• Exercise description: Extract from the entries below, exactly as given, only the lines from the line containing "record = json.load(file)" to the line containing "WELD = 2e-6", both lines included.

------ Exercise inputs

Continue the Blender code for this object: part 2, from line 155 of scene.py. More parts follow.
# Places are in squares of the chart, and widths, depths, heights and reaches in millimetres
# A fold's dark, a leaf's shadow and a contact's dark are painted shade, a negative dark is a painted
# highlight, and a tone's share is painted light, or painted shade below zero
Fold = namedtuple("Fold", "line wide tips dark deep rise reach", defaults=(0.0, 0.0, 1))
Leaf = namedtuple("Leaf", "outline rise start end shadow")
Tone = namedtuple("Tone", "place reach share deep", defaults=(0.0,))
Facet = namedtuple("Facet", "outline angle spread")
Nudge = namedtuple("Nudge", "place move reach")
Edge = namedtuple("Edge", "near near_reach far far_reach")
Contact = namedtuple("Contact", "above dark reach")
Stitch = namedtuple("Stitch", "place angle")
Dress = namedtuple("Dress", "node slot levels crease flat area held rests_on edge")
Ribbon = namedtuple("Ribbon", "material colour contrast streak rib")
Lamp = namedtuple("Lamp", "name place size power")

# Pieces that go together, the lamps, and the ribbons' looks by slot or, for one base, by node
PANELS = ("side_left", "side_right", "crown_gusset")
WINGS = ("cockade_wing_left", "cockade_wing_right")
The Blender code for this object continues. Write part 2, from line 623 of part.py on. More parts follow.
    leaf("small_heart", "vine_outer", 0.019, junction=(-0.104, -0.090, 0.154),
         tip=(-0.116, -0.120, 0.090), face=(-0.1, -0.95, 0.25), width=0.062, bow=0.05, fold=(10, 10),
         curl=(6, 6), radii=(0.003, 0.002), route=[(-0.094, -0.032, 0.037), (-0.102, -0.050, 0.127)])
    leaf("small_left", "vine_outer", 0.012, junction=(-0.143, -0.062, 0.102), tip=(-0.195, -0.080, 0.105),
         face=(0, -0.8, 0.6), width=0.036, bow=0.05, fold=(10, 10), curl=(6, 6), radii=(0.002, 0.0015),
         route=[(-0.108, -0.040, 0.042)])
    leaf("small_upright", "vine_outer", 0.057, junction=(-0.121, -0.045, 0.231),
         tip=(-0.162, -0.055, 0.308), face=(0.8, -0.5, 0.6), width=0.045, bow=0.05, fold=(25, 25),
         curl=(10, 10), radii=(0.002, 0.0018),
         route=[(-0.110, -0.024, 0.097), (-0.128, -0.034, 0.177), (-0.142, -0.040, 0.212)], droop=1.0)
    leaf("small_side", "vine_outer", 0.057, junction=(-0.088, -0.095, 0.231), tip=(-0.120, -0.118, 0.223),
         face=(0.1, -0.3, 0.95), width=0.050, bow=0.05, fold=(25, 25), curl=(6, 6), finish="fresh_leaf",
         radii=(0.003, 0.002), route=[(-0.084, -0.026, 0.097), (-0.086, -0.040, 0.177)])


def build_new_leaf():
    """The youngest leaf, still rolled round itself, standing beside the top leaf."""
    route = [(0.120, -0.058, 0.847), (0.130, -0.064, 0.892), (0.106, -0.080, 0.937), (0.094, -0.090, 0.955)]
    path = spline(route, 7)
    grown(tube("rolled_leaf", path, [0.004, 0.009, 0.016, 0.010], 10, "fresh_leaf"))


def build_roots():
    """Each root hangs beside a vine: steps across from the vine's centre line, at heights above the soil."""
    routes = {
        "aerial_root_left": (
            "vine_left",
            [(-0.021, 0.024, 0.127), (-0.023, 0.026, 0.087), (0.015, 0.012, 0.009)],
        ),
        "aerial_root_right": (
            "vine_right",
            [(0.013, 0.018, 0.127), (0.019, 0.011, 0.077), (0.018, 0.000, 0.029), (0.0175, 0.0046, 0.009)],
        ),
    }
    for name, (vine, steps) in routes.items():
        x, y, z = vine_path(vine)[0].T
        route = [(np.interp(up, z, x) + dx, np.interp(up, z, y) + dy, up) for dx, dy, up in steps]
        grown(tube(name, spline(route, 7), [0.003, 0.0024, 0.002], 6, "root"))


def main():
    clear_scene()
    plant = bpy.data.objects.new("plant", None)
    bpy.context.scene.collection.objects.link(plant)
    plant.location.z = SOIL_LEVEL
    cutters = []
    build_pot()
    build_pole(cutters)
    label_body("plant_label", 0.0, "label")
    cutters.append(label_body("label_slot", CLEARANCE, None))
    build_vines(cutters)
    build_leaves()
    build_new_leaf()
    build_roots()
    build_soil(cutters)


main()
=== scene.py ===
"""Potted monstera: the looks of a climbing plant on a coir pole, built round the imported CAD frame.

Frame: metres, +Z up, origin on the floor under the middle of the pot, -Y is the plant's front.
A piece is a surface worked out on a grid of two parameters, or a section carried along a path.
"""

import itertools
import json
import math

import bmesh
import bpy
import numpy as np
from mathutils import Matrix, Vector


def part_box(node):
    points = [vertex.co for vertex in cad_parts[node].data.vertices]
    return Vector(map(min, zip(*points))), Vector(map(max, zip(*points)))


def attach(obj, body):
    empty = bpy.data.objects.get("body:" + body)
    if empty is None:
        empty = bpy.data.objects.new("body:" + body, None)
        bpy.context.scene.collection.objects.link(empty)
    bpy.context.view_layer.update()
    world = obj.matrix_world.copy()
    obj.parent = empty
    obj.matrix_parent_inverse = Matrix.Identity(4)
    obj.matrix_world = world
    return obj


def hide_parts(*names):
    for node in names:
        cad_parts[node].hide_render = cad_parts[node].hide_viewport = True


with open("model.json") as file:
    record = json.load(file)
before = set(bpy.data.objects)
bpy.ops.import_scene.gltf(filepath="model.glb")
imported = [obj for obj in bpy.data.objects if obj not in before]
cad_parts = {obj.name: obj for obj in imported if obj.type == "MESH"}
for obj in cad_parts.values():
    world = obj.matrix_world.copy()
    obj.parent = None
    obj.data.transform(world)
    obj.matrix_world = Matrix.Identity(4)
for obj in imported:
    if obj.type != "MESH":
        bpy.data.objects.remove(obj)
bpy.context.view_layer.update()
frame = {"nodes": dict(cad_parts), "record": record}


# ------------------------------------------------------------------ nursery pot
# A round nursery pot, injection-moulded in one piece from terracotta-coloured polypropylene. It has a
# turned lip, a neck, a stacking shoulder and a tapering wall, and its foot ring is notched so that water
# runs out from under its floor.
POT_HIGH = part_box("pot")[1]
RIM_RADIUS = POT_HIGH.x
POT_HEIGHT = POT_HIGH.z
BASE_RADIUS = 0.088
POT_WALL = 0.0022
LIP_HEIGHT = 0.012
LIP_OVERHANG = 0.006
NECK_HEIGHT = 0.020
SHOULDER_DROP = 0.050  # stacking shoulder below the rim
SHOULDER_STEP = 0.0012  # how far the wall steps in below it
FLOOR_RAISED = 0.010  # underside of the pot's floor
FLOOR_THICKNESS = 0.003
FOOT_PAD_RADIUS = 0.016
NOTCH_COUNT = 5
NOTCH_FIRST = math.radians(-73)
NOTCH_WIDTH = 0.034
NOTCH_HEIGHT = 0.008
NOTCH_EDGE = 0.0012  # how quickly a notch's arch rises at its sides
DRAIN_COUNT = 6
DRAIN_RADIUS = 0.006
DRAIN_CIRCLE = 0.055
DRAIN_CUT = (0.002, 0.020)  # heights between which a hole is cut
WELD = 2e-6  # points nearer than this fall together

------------
------ Exercise inputs

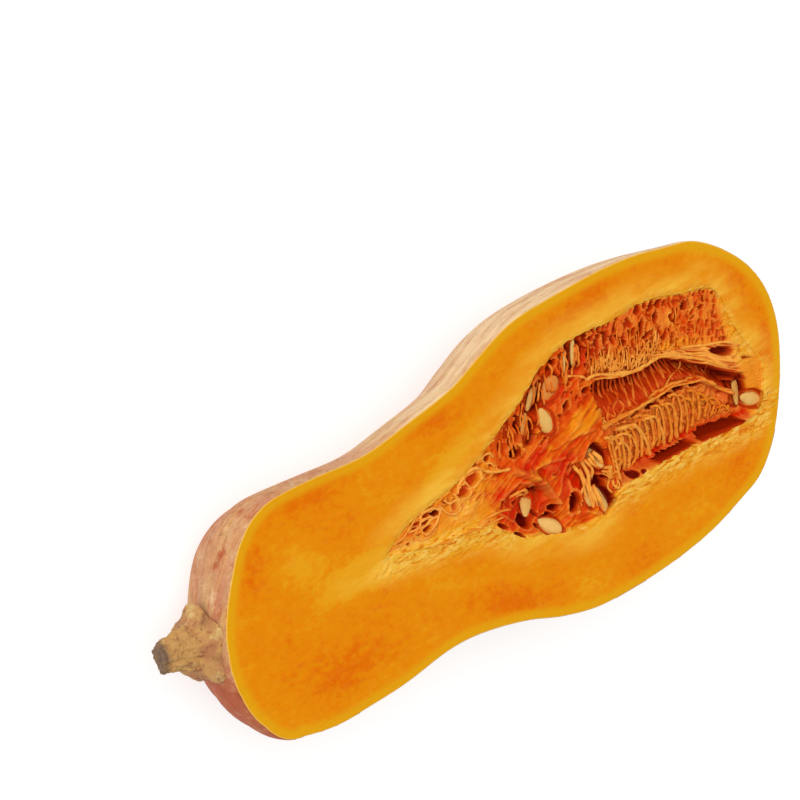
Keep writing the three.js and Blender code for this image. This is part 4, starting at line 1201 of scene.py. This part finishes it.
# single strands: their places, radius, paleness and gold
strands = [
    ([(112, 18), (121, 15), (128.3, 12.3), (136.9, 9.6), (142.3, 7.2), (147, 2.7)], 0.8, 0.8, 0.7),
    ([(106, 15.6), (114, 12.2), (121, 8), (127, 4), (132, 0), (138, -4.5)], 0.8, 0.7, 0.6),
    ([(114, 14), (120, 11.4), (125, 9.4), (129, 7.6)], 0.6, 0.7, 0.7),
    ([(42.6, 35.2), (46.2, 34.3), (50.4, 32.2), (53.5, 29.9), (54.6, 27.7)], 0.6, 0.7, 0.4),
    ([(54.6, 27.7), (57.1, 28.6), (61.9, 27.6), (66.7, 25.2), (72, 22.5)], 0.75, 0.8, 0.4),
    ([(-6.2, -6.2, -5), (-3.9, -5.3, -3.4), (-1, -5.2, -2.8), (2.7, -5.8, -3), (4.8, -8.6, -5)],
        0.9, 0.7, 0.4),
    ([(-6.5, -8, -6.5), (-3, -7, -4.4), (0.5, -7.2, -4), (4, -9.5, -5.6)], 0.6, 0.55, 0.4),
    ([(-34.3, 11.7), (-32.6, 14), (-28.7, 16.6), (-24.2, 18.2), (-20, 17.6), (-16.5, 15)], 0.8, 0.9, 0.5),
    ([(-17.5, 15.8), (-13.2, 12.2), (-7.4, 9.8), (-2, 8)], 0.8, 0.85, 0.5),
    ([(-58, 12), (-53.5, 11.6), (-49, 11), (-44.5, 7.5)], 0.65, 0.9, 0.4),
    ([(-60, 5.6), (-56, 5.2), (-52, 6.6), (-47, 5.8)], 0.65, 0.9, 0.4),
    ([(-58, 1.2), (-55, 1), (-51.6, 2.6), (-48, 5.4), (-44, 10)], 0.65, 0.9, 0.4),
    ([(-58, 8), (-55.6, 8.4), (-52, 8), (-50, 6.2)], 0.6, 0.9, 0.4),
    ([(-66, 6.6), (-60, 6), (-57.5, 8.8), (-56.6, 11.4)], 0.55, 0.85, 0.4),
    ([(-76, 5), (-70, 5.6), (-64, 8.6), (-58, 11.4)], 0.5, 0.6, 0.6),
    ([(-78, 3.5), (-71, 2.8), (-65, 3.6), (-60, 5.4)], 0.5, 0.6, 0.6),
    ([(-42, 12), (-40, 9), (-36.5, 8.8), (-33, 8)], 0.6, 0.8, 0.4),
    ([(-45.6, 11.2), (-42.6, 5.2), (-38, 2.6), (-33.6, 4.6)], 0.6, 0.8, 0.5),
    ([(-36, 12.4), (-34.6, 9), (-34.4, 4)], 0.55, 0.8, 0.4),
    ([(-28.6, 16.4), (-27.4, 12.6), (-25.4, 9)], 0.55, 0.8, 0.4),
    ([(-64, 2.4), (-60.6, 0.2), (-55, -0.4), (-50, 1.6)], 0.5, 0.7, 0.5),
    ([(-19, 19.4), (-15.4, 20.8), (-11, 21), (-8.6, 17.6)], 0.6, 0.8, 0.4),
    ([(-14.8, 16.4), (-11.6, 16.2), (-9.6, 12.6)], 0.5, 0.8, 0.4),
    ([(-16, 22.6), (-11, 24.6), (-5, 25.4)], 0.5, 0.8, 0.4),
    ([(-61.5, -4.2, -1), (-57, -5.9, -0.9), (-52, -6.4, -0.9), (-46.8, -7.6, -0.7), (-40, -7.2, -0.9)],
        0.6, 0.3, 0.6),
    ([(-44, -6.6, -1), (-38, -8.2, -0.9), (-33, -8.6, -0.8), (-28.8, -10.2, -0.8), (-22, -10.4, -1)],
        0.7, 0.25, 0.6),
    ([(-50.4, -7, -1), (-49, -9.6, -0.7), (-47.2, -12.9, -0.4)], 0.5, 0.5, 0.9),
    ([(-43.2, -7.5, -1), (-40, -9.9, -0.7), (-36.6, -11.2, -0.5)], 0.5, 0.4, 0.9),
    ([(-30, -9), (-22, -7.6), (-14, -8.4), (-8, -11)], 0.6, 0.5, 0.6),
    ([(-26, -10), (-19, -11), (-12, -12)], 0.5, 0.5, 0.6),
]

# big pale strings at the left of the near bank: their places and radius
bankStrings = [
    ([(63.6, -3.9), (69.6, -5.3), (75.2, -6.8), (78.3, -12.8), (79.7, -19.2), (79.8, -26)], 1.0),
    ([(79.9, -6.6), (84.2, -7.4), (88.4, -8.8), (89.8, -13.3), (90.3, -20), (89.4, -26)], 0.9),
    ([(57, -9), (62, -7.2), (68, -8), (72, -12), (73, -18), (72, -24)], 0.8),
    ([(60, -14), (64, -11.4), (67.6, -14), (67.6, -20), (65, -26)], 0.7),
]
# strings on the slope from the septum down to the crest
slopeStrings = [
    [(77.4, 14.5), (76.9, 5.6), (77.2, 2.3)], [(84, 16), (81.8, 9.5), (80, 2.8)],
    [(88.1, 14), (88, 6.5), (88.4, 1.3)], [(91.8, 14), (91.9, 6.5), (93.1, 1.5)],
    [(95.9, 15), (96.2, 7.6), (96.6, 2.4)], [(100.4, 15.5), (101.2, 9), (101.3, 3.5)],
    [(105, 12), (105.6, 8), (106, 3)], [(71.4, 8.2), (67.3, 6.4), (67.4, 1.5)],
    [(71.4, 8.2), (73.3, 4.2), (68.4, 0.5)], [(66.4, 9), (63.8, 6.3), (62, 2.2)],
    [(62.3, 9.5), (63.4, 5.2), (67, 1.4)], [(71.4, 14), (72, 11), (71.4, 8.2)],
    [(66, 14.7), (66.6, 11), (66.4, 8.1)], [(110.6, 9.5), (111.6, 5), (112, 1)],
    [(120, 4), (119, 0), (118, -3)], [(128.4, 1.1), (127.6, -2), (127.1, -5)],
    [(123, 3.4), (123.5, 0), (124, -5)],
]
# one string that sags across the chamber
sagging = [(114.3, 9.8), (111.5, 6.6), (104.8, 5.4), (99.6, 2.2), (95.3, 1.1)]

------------

• Written answer:
    record = json.load(file)
before = set(bpy.data.objects)
bpy.ops.import_scene.gltf(filepath="model.glb")
imported = [obj for obj in bpy.data.objects if obj not in before]
cad_parts = {obj.name: obj for obj in imported if obj.type == "MESH"}
for obj in cad_parts.values():
    world = obj.matrix_world.copy()
    obj.parent = None
    obj.data.transform(world)
    obj.matrix_world = Matrix.Identity(4)
for obj in imported:
    if obj.type != "MESH":
        bpy.data.objects.remove(obj)
bpy.context.view_layer.update()
frame = {"nodes": dict(cad_parts), "record": record}


# ------------------------------------------------------------------ nursery pot
# A round nursery pot, injection-moulded in one piece from terracotta-coloured polypropylene. It has a
# turned lip, a neck, a stacking shoulder and a tapering wall, and its foot ring is notched so that water
# runs out from under its floor.
POT_HIGH = part_box("pot")[1]
RIM_RADIUS = POT_HIGH.x
POT_HEIGHT = POT_HIGH.z
BASE_RADIUS = 0.088
POT_WALL = 0.0022
LIP_HEIGHT = 0.012
LIP_OVERHANG = 0.006
NECK_HEIGHT = 0.020
SHOULDER_DROP = 0.050  # stacking shoulder below the rim
SHOULDER_STEP = 0.0012  # how far the wall steps in below it
FLOOR_RAISED = 0.010  # underside of the pot's floor
FLOOR_THICKNESS = 0.003
FOOT_PAD_RADIUS = 0.016
NOTCH_COUNT = 5
NOTCH_FIRST = math.radians(-73)
NOTCH_WIDTH = 0.034
NOTCH_HEIGHT = 0.008
NOTCH_EDGE = 0.0012  # how quickly a notch's arch rises at its sides
DRAIN_COUNT = 6
DRAIN_RADIUS = 0.006
DRAIN_CIRCLE = 0.055
DRAIN_CUT = (0.002, 0.020)  # heights between which a hole is cut
WELD = 2e-6  # points nearer than this fall together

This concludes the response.